Plan garners support from state leaders

Virginia Attorney General Mark Herring announced a plan Monday to create a statewide re-entry coordinator position to help recently released prison inmates adjust to life outside of jail in hopes of reducing recidivism, or repeated offenses.

"The problems that lead to crime and a jail sentence, whether it's abuse, trauma, anger management, or addiction, are usually still present in offenders' lives even after they serve their sentence," Herring said in a press release.

The coordinator work with local sheriffs for state-level coordination and support.

“We’re looking for someone who has related experience that we think can work with sheriffs effectively,” Herring spokesperson Michael Kelly said.

The re-entry coordinator will be primarily responsible for addressing service gaps and facilitating coordination between sheriffs' departments and government agencies.

Herring also announced the creation of an online re-entry portal. The portal will be used as an online reference tool for the sheriffs which produces material to help former inmates.

“Right now the state offers good programs in state corrections, but jails are operated by sheriffs and we want to offer services and programs to their inmates,” Kelly said.

The program also aims to offer services specifically for female inmates.

“The lack of support for women inmates as they are released has been a tragic oversight in Virginia,” Herring said.

There has been a wide gap in the resources available for women to help them step back into society after incarceration. Female inmates are particularly at risk, as they are statistically more likely to have been sexually abused during their time in jail.

“The goal is to make sure any trauma or abuse in the past that may be leading to criminality is addressed and that we help give female inmates in particular the skills they need for success,” Kelly said.

Re-entry programs have already proven successful around the state. In Arlington, 68 percent of the inmates that completed the re-entry program did not become repeat offenders. As a result, Herring has already garnered support from some Virginia sheriffs.

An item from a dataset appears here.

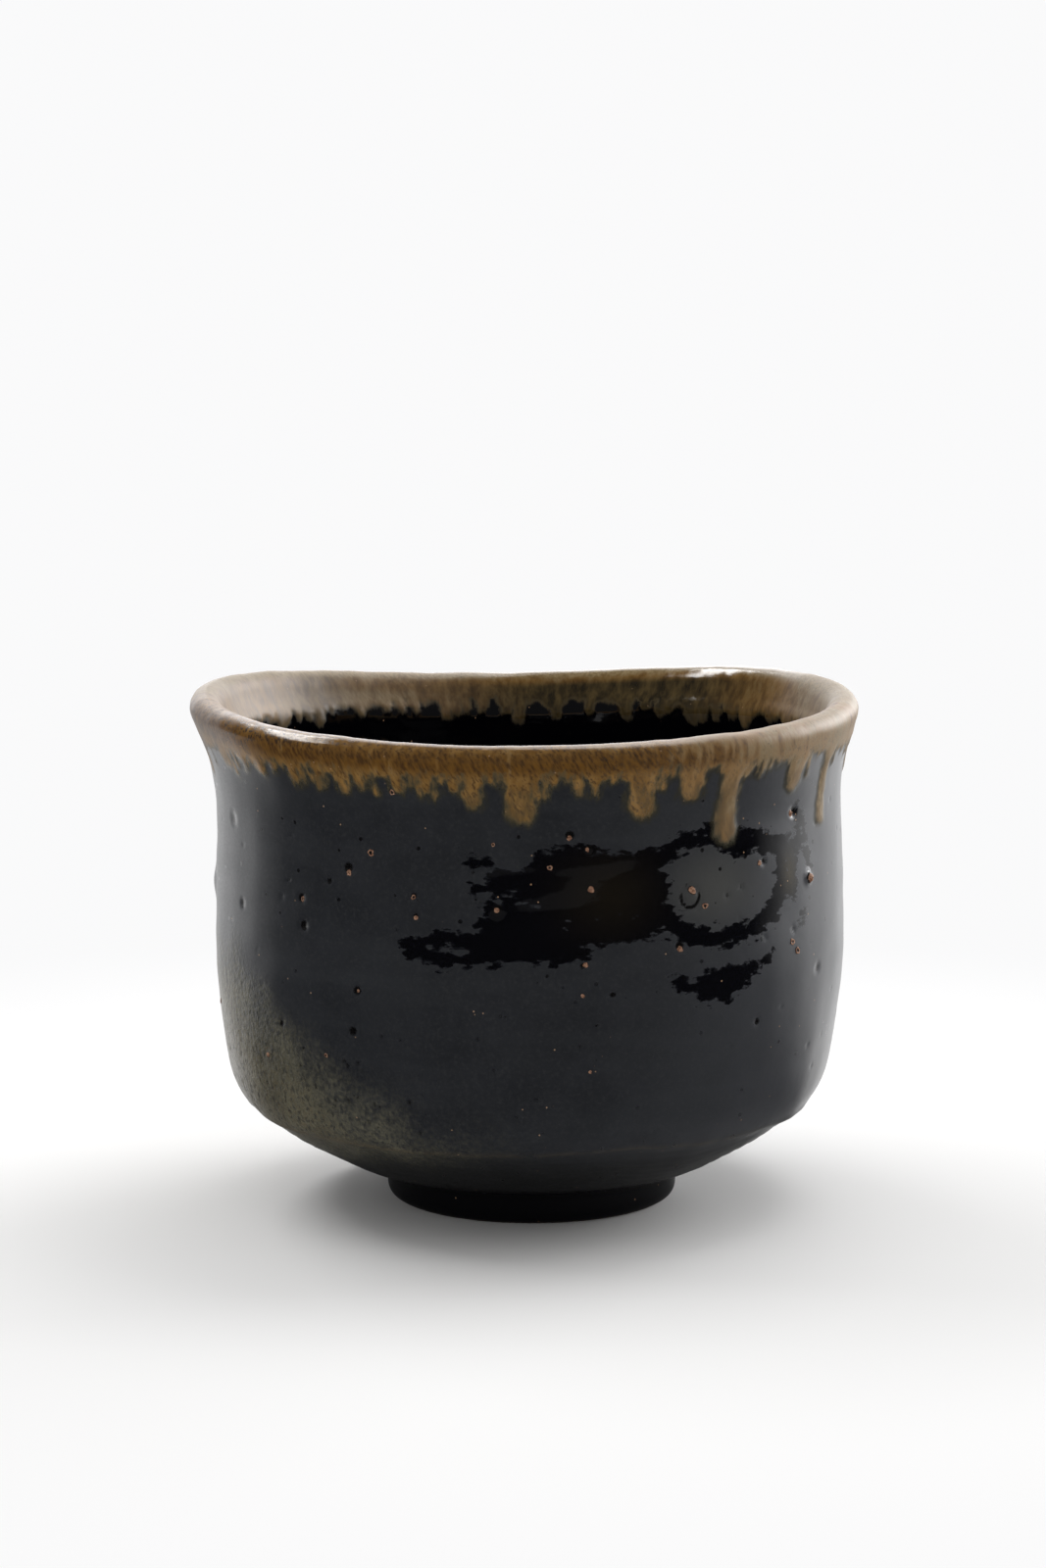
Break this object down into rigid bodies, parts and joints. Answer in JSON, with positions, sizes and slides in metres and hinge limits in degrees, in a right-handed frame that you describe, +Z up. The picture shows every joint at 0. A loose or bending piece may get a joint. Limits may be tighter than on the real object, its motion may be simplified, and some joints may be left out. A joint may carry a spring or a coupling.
{
  "type": "matcha bowl",
  "caption": "Half-cylinder tea bowl of black-glazed stoneware with a waved brown-glazed lip, short glaze runs, a trimmed underside and a small foot ring.",
  "frame": {"origin": "on the floor under the middle of the mouth", "axes": "+Z up out of the mouth, -Y the front with the longest glaze runs, +X to its right"},
  "size_m": [0.1165, 0.1147, 0.0894],
  "materials": {
    "clay": "bare fired stoneware, fine grit",
    "black_glaze": "black glaze with a blue-grey satin film and glossy patches",
    "brown_glaze": "ochre to rust brown ash glaze, glossy, speckled",
    "grit": "burst grit stone, matt"
  },
  "bodies": {
    "root": {"clay_body": "clay", "foot_ring": "clay", "outer_glaze": "black_glaze", "inner_glaze": "black_glaze", "foot_glaze": "black_glaze", "lip_glaze": "brown_glaze", "outer_glaze_runs": "brown_glaze", "inner_glaze_runs": "brown_glaze", "stone_grains": "grit"}
  },
  "joints": []
}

"Not only do such programs help ensure success for those returning to society, but they also save our localities money,” Arlington County Sheriff Beth Arthur said in the press release.

Many Virginia sheriffs, legislators and community leaders have already publicly shown their support for the new initiative.

Herring said he believes creating these two strategies will save money at the local and state level. By reducing repeat offenders, jails would see a drop in the number of inmates, reducing operating cost.

Support programs are less of a strain on taxpayers’ wallets than incarceration, Kelly added.

“If we can help sheriffs keep folks out of jail that will be a big money saver,” he said.